Day 9 Tobermory, Isle of Mull, Scotland
This morning, arrive at Tobermory and notice first its charming and brightly colored waterfront buildings. It is a small town and easy to explore on your own. Spend the morning snapping photos and shopping for that perfect souvenir, leaving time of course to stop into a local pub for some refreshment.
During lunch the Silver Explorer will reposition to the west coast of the Isle of Mull. Making full use of your ship’s shallow draft and the fleet of Zodiac boats, plan to land directly on the shores of Duart Castle – a most impressive way to approach the ancestral home of the Clan Maclean and to recognize the power of the castle’s clifftop position in guarding over the Sound of Mull. In 1911, Sir Fitzroy Maclean repurchased and restored the castle, which is now occupied by Sir Lachlan Maclean, 28th chief of the clan Maclean.

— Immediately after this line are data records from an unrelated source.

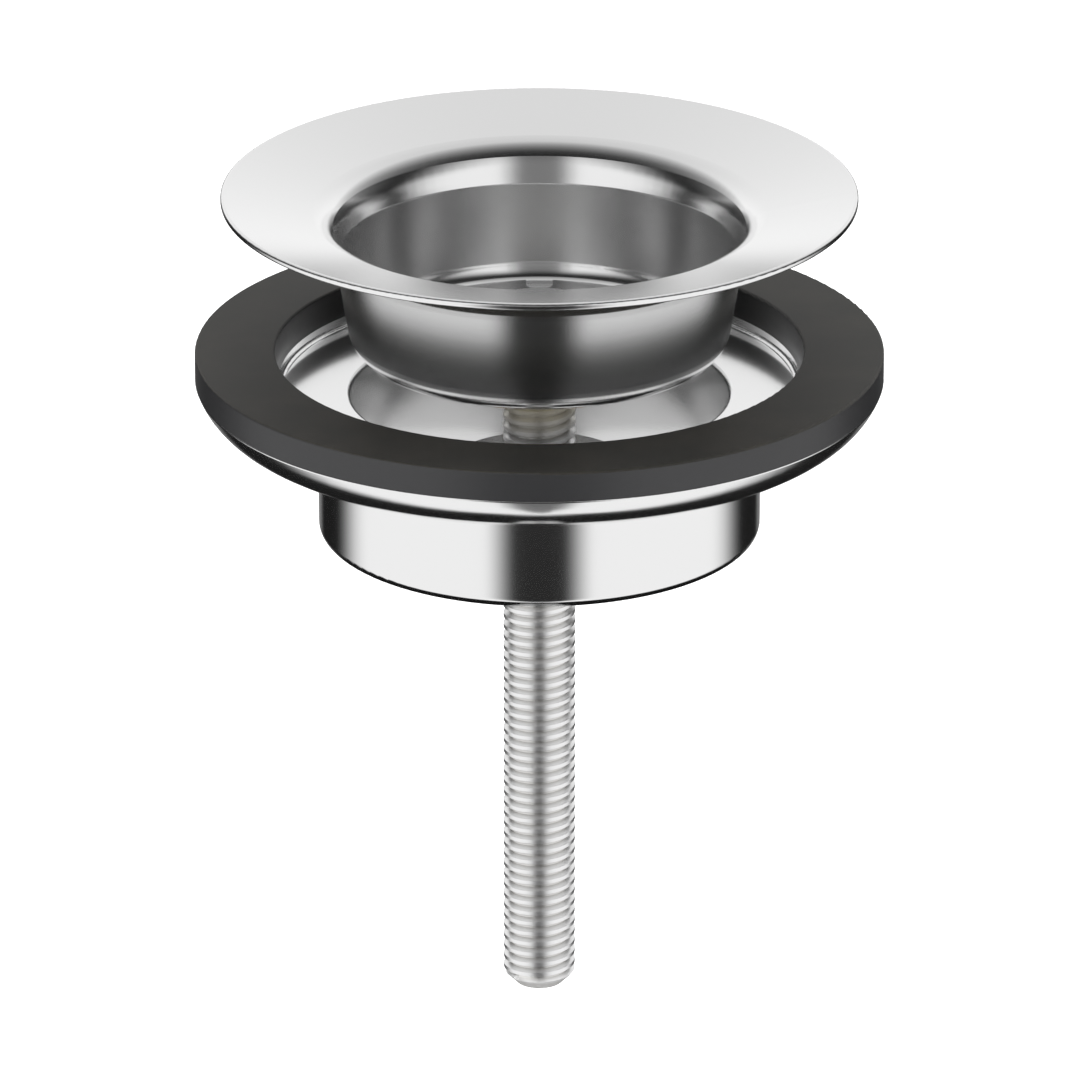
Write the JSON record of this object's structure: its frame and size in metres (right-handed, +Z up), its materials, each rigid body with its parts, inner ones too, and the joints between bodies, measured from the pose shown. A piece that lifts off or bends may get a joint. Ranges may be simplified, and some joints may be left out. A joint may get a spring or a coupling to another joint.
{
  "type": "basin waste",
  "caption": "grated basin waste: flanged strainer cup, long centre screw, rubber gasket and cast lower body with a short collar",
  "frame": {"origin": "on the waste's axis, level with the underside of the flange's rim, where it meets the basin", "axes": "+Z up along the waste's axis, out of the drain; X and Y level, with slots of the grate along both"},
  "size_m": [0.076, 0.076, 0.0941],
  "materials": {
    "stainless": "polished",
    "screw_steel": "bright, machined",
    "gasket_rubber": "matt, moulded",
    "polished_casting": "mirror polished",
    "bush_brass": "turned"
  },
  "bodies": {
    "strainer": {"strainer": "stainless"},
    "screw": {"centre_screw": "screw_steel"},
    "tail": {"lower_body": "polished_casting", "rubber_gasket": "gasket_rubber", "threaded_bush": "bush_brass"}
  },
  "joints": [
    {"name": "screw_turn", "type": "hinge", "parent": "strainer", "child": "screw", "pos_m": [0, 0, 0], "axis": [0, 0, 1], "range_deg": [-1814.6, 15264.2]},
    {"name": "tail_lift", "type": "slide", "parent": "strainer", "child": "tail", "axis": [0, 0, 1], "range_m": [-0.053, 0.0063]}
  ],
  "couplings": [
    {"joint": "screw_turn", "follows": "tail_lift", "rad_per_m": -5026.5}
  ]
}
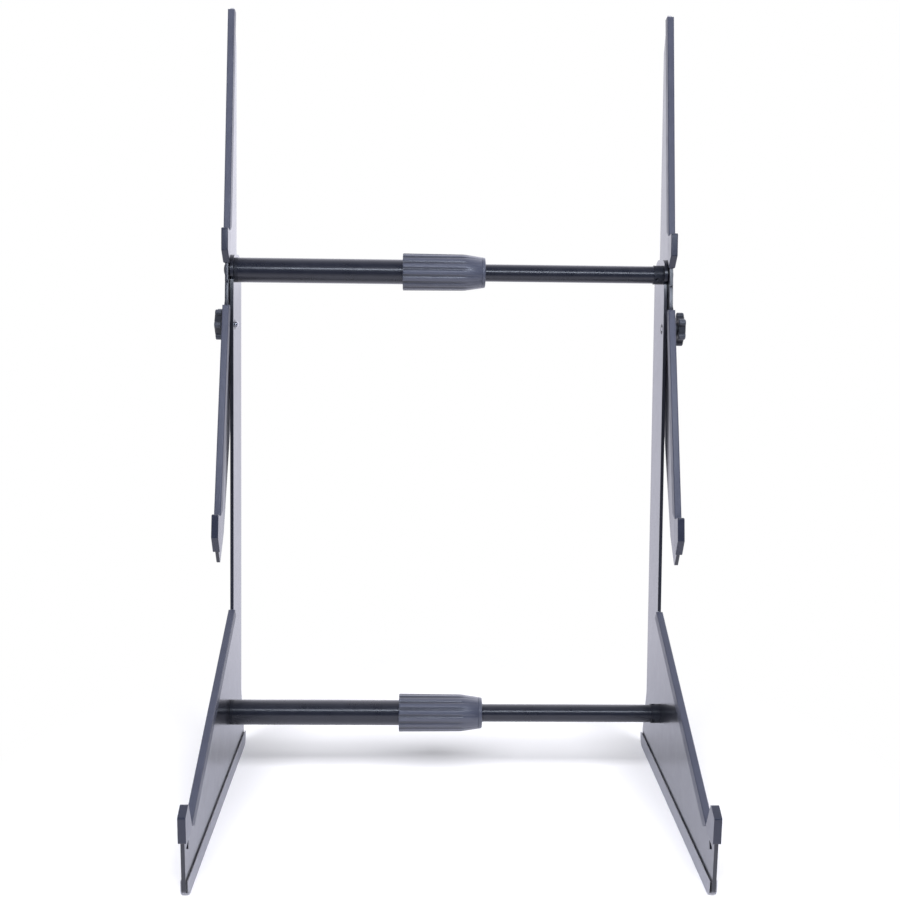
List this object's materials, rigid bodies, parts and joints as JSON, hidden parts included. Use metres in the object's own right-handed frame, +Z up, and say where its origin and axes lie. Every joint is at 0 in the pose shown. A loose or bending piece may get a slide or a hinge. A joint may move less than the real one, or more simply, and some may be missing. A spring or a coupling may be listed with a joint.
{
  "type": "desktop studio stand",
  "caption": "Tiered desktop stand for small keyboards: black sheet-metal sides with rubber-edged shelves, telescopic cross tubes with twist-lock collars and upper tiers that tilt.",
  "frame": {"origin": "Centre of the stand's bounding box in width and depth, at the height of the desk it stands on.", "axes": "+X to the stand's right as its user sees it, +Y to the back, +Z up."},
  "size_m": [0.4209, 0.324, 0.6815],
  "materials": {
    "powder_coat": "satin",
    "tube_coat": "gloss",
    "edge_rubber": "matte",
    "foot_rubber": "matte",
    "grip_plastic": "matte",
    "bush_plastic": "matte",
    "steel": "satin"
  },
  "bodies": {
    "left_frame": {"left_side_plate": "powder_coat", "left_foot_channel": "foot_rubber", "left_base_trim": "edge_rubber", "left_base_lip_cap": "edge_rubber", "upper_outer_tube": "tube_coat", "lower_outer_tube": "tube_coat", "left_tube_plugs": "bush_plastic", "tube_clutches": "bush_plastic", "left_pivot_bolt": "steel", "left_friction_washer": "bush_plastic", "left_pivot_washer": "steel", "left_lower_bolt": "steel", "left_lower_washer": "steel", "left_stud_nut": "steel"},
    "right_frame": {"right_side_plate": "powder_coat", "right_foot_channel": "foot_rubber", "right_base_trim": "edge_rubber", "right_base_lip_cap": "edge_rubber", "upper_inner_tube": "tube_coat", "lower_inner_tube": "tube_coat", "right_tube_plugs": "bush_plastic", "inner_tube_guides": "bush_plastic", "right_pivot_bolt": "steel", "right_friction_washer": "bush_plastic", "right_pivot_washer": "steel", "right_lower_bolt": "steel", "right_lower_washer": "steel", "right_stud_nut": "steel"},
    "upper_collar": {"upper_collar": "grip_plastic"},
    "lower_collar": {"lower_collar": "grip_plastic"},
    "left_tier_bracket": {"left_bracket_plate": "powder_coat", "left_middle_trim": "edge_rubber", "left_top_trim": "edge_rubber", "left_middle_lip_cap": "edge_rubber", "left_top_lip_cap": "edge_rubber"},
    "right_tier_bracket": {"right_bracket_plate": "powder_coat", "right_middle_trim": "edge_rubber", "right_top_trim": "edge_rubber", "right_middle_lip_cap": "edge_rubber", "right_top_lip_cap": "edge_rubber"},
    "left_clamp_knob": {"left_clamp_knob": "grip_plastic", "left_knob_stud": "steel", "left_knob_washer": "steel"},
    "right_clamp_knob": {"right_clamp_knob": "grip_plastic", "right_knob_stud": "steel", "right_knob_washer": "steel"}
  },
  "joints": [
    {"name": "width_slide", "type": "slide", "parent": "left_frame", "child": "right_frame", "axis": [1, 0, 0], "range_m": [-0.07, 0.055]},
    {"name": "upper_collar_twist", "type": "hinge", "parent": "left_frame", "child": "upper_collar", "pos_m": [0, 0.11181, 0.4495], "axis": [1, 0, 0], "range_deg": [-90, 90]},
    {"name": "lower_collar_twist", "type": "hinge", "parent": "left_frame", "child": "lower_collar", "pos_m": [0, 0.04347, 0.06], "axis": [1, 0, 0], "range_deg": [-90, 90]},
    {"name": "left_tier_tilt", "type": "hinge", "parent": "left_frame", "child": "left_tier_bracket", "pos_m": [-0.197, 0.11181, 0.4495], "axis": [-1, 0, 0], "range_deg": [0, 24]},
    {"name": "right_tier_tilt", "type": "hinge", "parent": "right_frame", "child": "right_tier_bracket", "pos_m": [0.197, 0.11181, 0.4495], "axis": [-1, 0, 0], "range_deg": [0, 24]},
    {"name": "left_knob_turn", "type": "hinge", "parent": "left_frame", "child": "left_clamp_knob", "pos_m": [-0.205, 0.10279, 0.40134], "axis": [-1, 0, 0], "range_deg": [0, 180]},
    {"name": "right_knob_turn", "type": "hinge", "parent": "right_frame", "child": "right_clamp_knob", "pos_m": [0.208, 0.10279, 0.40134], "axis": [1, 0, 0], "range_deg": [0, 180]}
  ]
}
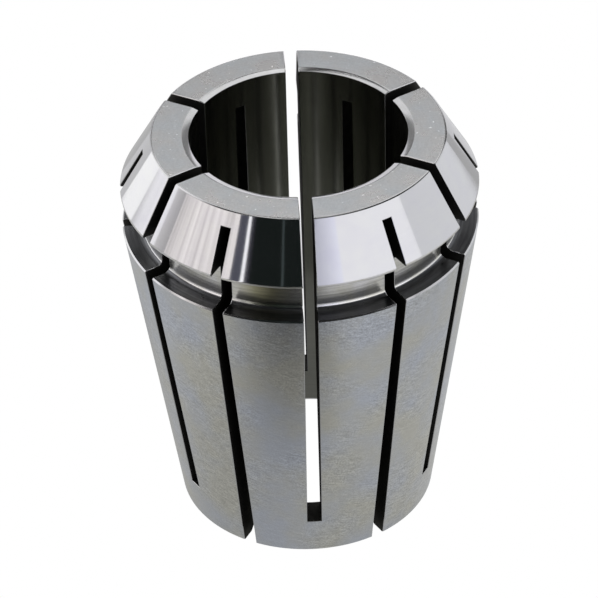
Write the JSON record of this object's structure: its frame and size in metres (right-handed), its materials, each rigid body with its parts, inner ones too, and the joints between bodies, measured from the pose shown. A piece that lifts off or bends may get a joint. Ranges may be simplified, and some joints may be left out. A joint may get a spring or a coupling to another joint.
{
  "type": "er collet",
  "caption": "Slotted steel spring collet with a straight bore, an 8 degree tapered body, an extraction groove and a short nose cone.",
  "frame": {"origin": "centre of the rear face, the small end, on which the collet stands", "axes": "+Z along the collet's axis, from the rear face to the nose; a slot sawn from the nose lies at -Y"},
  "size_m": [0.033, 0.033, 0.04],
  "materials": {
    "ground_steel": "hardened and ground, satin to bright"
  },
  "bodies": {
    "root": {"collet": "ground_steel"}
  },
  "joints": []
}
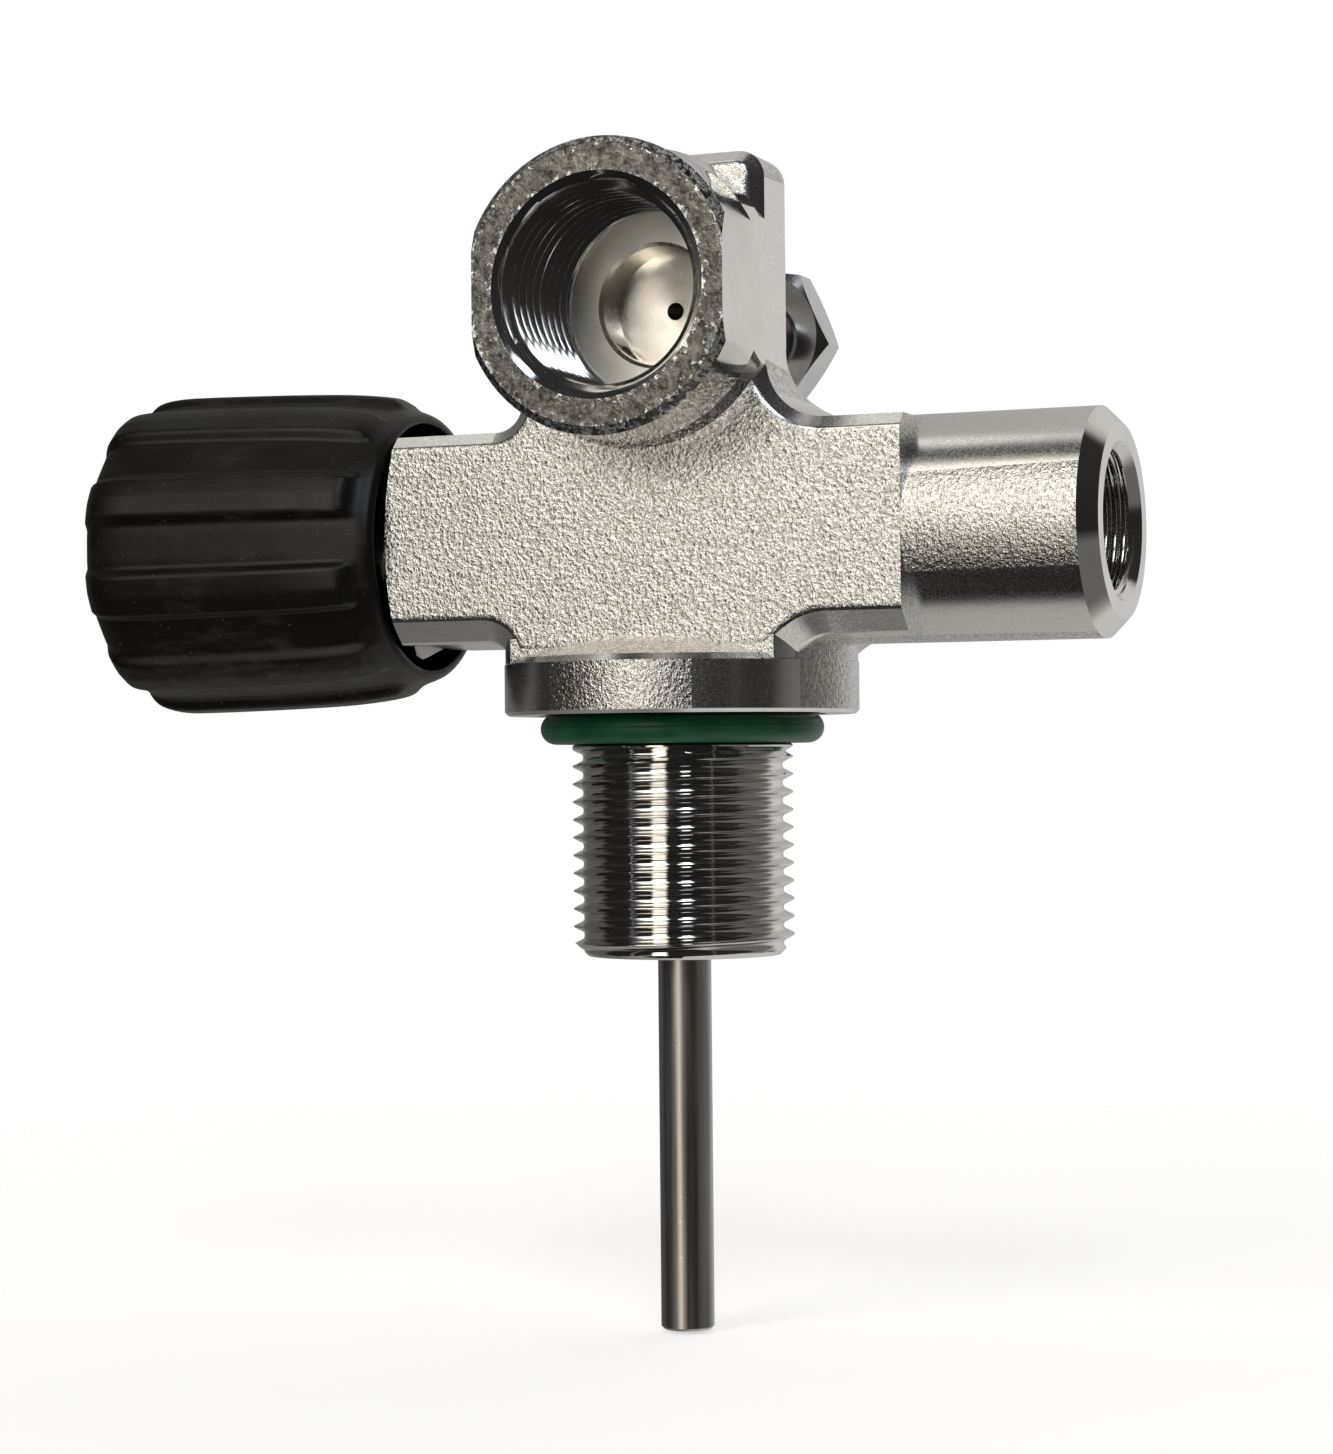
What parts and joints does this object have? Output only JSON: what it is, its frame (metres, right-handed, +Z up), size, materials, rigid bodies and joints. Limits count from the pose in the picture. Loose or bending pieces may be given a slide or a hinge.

If available, Sir Lachlan Maclean himself will guide you around his fascinating 400-year-old castle home. Alternatively, tour of the castle with a guide, walking through the ancient keep, visiting the dungeons where officers of Tobermory’s Spanish Galleon were imprisoned, and stepping back through the ages in the exhibition of clan history.
Day 10 Holy Isle & Isle of Arran, Scotland
Upon your arrival at Holy Island, be welcomed by a member of the community who will introduce you to the island’s past and present. The recorded history of Holy Isle goes back to the 6th century and it has changed hands several times over the last few decades but is now primarily home to a great many bird species, from seabirds and waders to woodland varieties and even birds of prey. Seals are a common sight in the water and on the rocks. Keep an eye out for dolphins and porpoises too! There are many varieties of flora to note as you walk the island’s footpaths, exploring at your leisure.
For the final shoreside experience of your voyage, visit Brodick Castle and Country Park – the very image of a Victorian ‘Highland’ estate. Here learn of its 600-year history as you tour the house, and enjoy some leisure time to admire its stunning views and formal walled garden.
Day 11 Greenock (Glasgow), Scotland
Following breakfast, disembark the Silver Explorer.